What the task requires
Restate the opening lines of the material below word for word, stopping after the line that contains "from mathutils import Vector".

----------------------------------------

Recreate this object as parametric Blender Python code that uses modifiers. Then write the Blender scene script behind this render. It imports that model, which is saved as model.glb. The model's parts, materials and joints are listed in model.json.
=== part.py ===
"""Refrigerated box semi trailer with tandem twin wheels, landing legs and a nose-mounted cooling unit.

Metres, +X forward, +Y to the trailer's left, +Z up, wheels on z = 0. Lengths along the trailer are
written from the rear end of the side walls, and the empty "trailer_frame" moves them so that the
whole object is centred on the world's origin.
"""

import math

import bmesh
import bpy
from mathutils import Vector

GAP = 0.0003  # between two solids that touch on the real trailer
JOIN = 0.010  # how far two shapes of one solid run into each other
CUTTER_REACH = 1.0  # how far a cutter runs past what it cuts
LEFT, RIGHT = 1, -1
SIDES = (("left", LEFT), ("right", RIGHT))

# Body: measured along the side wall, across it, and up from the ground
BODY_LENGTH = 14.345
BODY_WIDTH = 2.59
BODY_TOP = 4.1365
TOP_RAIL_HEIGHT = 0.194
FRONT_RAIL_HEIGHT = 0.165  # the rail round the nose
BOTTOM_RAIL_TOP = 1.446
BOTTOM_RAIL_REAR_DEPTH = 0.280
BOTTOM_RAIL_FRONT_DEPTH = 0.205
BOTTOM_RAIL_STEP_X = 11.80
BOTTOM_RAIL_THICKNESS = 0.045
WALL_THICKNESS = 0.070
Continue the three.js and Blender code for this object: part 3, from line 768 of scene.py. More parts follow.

----------------------------------------

Written solution
Recreate this object as parametric Blender Python code that uses modifiers. Then write the Blender scene script behind this render. It imports that model, which is saved as model.glb. The model's parts, materials and joints are listed in model.json.
=== part.py ===
"""Refrigerated box semi trailer with tandem twin wheels, landing legs and a nose-mounted cooling unit.

Metres, +X forward, +Y to the trailer's left, +Z up, wheels on z = 0. Lengths along the trailer are
written from the rear end of the side walls, and the empty "trailer_frame" moves them so that the
whole object is centred on the world's origin.
"""

import math

import bmesh
import bpy
from mathutils import Vector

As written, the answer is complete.